Additional information is contained in Item 1.01 and is incorporated herein by reference.


Item 7.01 Regulation FD Disclosure.

On May 29, 2013, SunPower issued a press release announcing the closing of its private offering of $300 million in aggregate principal amount of the Debentures in a private offering made in reliance on exemptions from the registration requirements of the Securities Act of 1933 (the “Securities Act”). $100 million in aggregate principal amount of the Debentures were sold to qualified institutional buyers pursuant to Rule 144A under the Securities Act, and $200 million in aggregate principal amount of the Debentures were sold to Total Gas & Power USA, SAS, a subsidiary of Total S.A. which owns approximately 65% of SunPower’s outstanding common stock and which is an institutional accredited investor pursuant to Regulation D under the Securities Act. The full text of the press release is being furnished as Exhibit 99.1 to this report.

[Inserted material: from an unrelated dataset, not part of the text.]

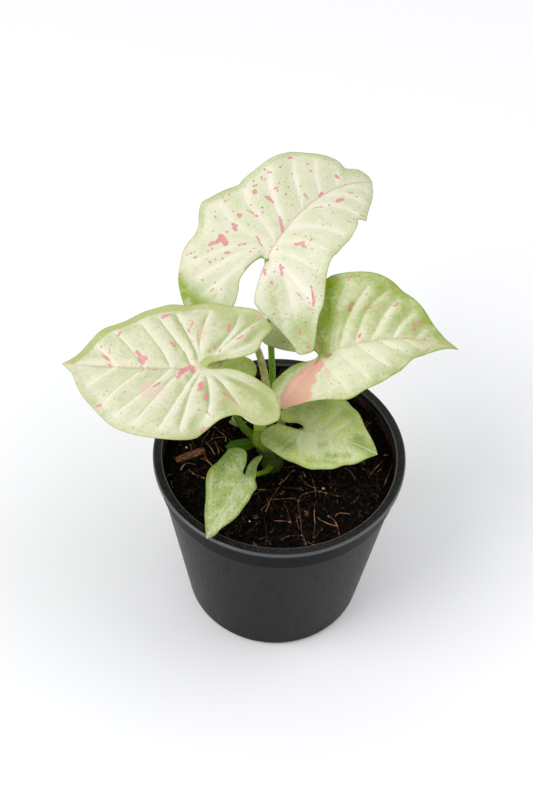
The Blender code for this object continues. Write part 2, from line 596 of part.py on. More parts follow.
def main():
    clear_scene()
    home = new_collection("potted_syngonium")
    cutters = new_collection("cutters", hidden=True)
    plastic = material("pot_plastic", (0.018, 0.019, 0.020), 0.42)
    peat = material("soil_peat", (0.020, 0.012, 0.008), 0.95)
    pale = material("leaf_pale", (0.60, 0.71, 0.38), 0.48)
    green = material("leaf_green", (0.42, 0.58, 0.20), 0.48)
    dark = material("leaf_dark", (0.030, 0.115, 0.016), 0.25, coat=0.3)
    stalk_green = material("stalk_green", (0.115, 0.240, 0.030), 0.45)
    stalk_olive = material("stalk_olive", (0.200, 0.190, 0.070), 0.5)
    blade_slots = {"leaf_top": pale, "leaf_left": pale, "leaf_right": pale, "leaf_young": dark}
    stalk_slots = {"petiole_left": stalk_olive, "petiole_right": stalk_olive}

    pot = make_pot(home, cutters, plastic)
    rest = [make_soil(home, cutters, peat), settle(make_stem("stem", home, stalk_olive))]
    round_stem = as_cutter(make_stem("round_stem", cutters, grow=1.15 * GAP))
    for name in STALKS:
        rest.append(make_stalk(name, home, cutters, stalk_slots.get(name, stalk_green), round_stem))
    for name in LEAVES:
        rest.append(make_leaf(name, home, blade_slots.get(name, green)))
    boolean(rest[-1], "DIFFERENCE", round_stem)
    settle(rest[-1], sharp=70)
    for obj in rest:
        obj.parent = pot


main()
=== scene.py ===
# %% [markdown]
# # A potted syngonium
# The object is a young syngonium in a black plastic nursery pot: three large arrow-shaped leaves, pale
# and flecked with pink, three small green ones, a curled dark one, and dark peat full of coir fibre.
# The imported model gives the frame. Every piece below takes the place of one of its nodes, with the same
# form and far more detail. Lengths in the tables are millimetres. Only the flecks and the long fibres stay
# in the pixels of the enlarged cuts of the photo on which they were read, and the camera carries them
# into the scene.

# %% Load the frame
from math import cos, exp, pi, radians, sin, sqrt

import bmesh
import bpy
import numpy as np
from mathutils import Matrix, Vector, noise
from mathutils.geometry import delaunay_2d_cdt


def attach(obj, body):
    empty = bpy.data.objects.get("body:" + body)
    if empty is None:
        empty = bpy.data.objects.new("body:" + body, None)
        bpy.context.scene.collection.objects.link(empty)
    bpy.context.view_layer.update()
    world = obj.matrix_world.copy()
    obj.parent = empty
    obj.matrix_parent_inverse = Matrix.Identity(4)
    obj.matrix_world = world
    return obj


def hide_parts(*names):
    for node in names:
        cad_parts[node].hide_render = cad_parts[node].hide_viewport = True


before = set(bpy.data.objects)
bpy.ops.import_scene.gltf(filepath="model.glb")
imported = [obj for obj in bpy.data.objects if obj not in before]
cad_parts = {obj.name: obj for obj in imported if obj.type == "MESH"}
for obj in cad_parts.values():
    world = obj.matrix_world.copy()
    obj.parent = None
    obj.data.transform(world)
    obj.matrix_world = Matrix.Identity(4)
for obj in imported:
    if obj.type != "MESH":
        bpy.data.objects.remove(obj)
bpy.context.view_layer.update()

MM = 0.001

# %% [markdown]
# ## Camera
# The photograph looks down on the plant at about 49 degrees, from roughly half a metre, with the picture
# turned by two degrees. A camera could be aimed with a constraint, but three plain axes keep the small
# roll exactly, so the camera is placed by its own right, up and back directions.

# %% Camera
VIEW_RIGHT = Vector((0.9993, 0.0279, 0.0243))
VIEW_UP = Vector((-0.037, 0.7528, 0.6572))
VIEW_BACK = Vector((0.0, -0.6576, 0.7533))
VIEW_FROM = Vector((-0.0059, -0.348, 0.5158))
PHOTO_SIZE = (533, 794)                             # its pixels, across and down

lens = bpy.data.cameras.new("camera")
lens.sensor_width = 36.0
lens.lens = 63.48
lens.clip_start = 0.01
camera = bpy.data.objects.new("camera", lens)
turned = Matrix((VIEW_RIGHT, VIEW_UP, VIEW_BACK)).transposed()
camera.matrix_world = Matrix.Translation(VIEW_FROM) @ turned.to_4x4()
bpy.context.scene.collection.objects.link(camera)
bpy.context.scene.camera = camera
FOCUS = lens.lens / lens.sensor_width * PHOTO_SIZE[1]   # in pixels, since the photo is taller than wide


def seen(points):
    """The pixels of the photo in which points in millimetres are seen."""
    away = points - np.array(VIEW_FROM) / MM
    deep = -away @ VIEW_BACK
    return np.stack([PHOTO_SIZE[0] / 2 + FOCUS * (away @ VIEW_RIGHT) / deep,
                     PHOTO_SIZE[1] / 2 - FOCUS * (away @ VIEW_UP) / deep], -1)


def on_level(pixel, height):
    """The point at a height, in millimetres, that the photo shows in a pixel."""
    across, down = (pixel[0] - PHOTO_SIZE[0] / 2) / FOCUS, (pixel[1] - PHOTO_SIZE[1] / 2) / FOCUS
    ray = across * VIEW_RIGHT - down * VIEW_UP - VIEW_BACK
    point = VIEW_FROM / MM
    return point + ray * (height - point.z) / ray.z


print("camera looks down by 49 degrees from", tuple(round(v, 3) for v in camera.location))

# %% [markdown]
# ## Building blocks for node trees
# Geometry Nodes and materials are both trees of nodes, so the same helpers build them all. One adds a
# node and links or sets its inputs, a few are a short way to write arithmetic, and one makes a new tree
# with named inputs and outputs.

# %% Node helpers
def add(tree, kind, inputs=None, out=0, **settings):
    """Adds a node, sets or links its inputs by name or number, and gives one of its outputs."""
    made = tree.nodes.new(kind)
    for key, value in settings.items():
        setattr(made, key, value)
    for key, value in (inputs or {}).items():
        if isinstance(value, bpy.types.NodeSocket):
            tree.links.new(value, made.inputs[key])
        else:
            made.inputs[key].default_value = value
    return made.outputs[out]


def calc(tree, operation, *values):
    """One step of arithmetic with numbers. The four below are the ones that come up most."""
    return add(tree, "ShaderNodeMath", dict(enumerate(values)), operation=operation)


def plus(tree, first, second):
    return calc(tree, "ADD", first, second)


def minus(tree, first, second):
    return calc(tree, "SUBTRACT", first, second)


def times(tree, first, second):
    return calc(tree, "MULTIPLY", first, second)


def over(tree, first, second):
    return calc(tree, "DIVIDE", first, second)


def vec(tree, operation, *values, out=0):
    """One step of arithmetic with directions or places."""
    return add(tree, "ShaderNodeVectorMath", dict(enumerate(values)), out, operation=operation)


def ramp(tree, value, low, high, to_low=0.0, to_high=1.0):
    """A smooth step from low to high."""
    return add(tree, "ShaderNodeMapRange", {"Value": value, "From Min": low, "From Max": high,
                                            "To Min": to_low, "To Max": to_high},
               interpolation_type="SMOOTHSTEP")


def mix(tree, amount, first, second):
    """first where the amount is 0, second where it is 1."""
    return add(tree, "ShaderNodeMix", {0: amount, 6: first, 7: second}, 2, data_type="RGBA")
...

In accordance with General Instruction B.2 of Form 8-K, the information set forth in Item 7.01 of this report and in the press release is deemed to be “furnished” and shall not be deemed to be “filed” for purposes of the Securities Exchange Act of 1934. The information set forth in Item 7.01 of this report shall not be deemed an admission as to the materiality of any information in this report on Form 8-K that is required to be disclosed solely to satisfy the requirements of Regulation FD.

 

Item 9.01 Financial Statements and Exhibits.

(d) Exhibits

4.1    Indenture, dated as of May 29, 2013, by and between SunPower Corporation and Wells Fargo Bank, National Association, as Trustee.
99.1    Press release dated May 29, 2013


SIGNATURES

Pursuant to the requirements of the Securities Exchange Act of 1934, the Registrant has duly caused this report to be signed on its behalf by the undersigned hereunto duly authorized.

 

SUNPOWER CORPORATION
Date:   May 29, 2013
By:  

 /s/ Lisa Bodensteiner

Name:  

Lisa Bodensteiner

Title:  

Executive Vice President and General Counsel


EXHIBIT INDEX

4.1    Indenture, dated as of May 29, 2013, by and between SunPower Corporation and Wells Fargo Bank, National Association, as Trustee.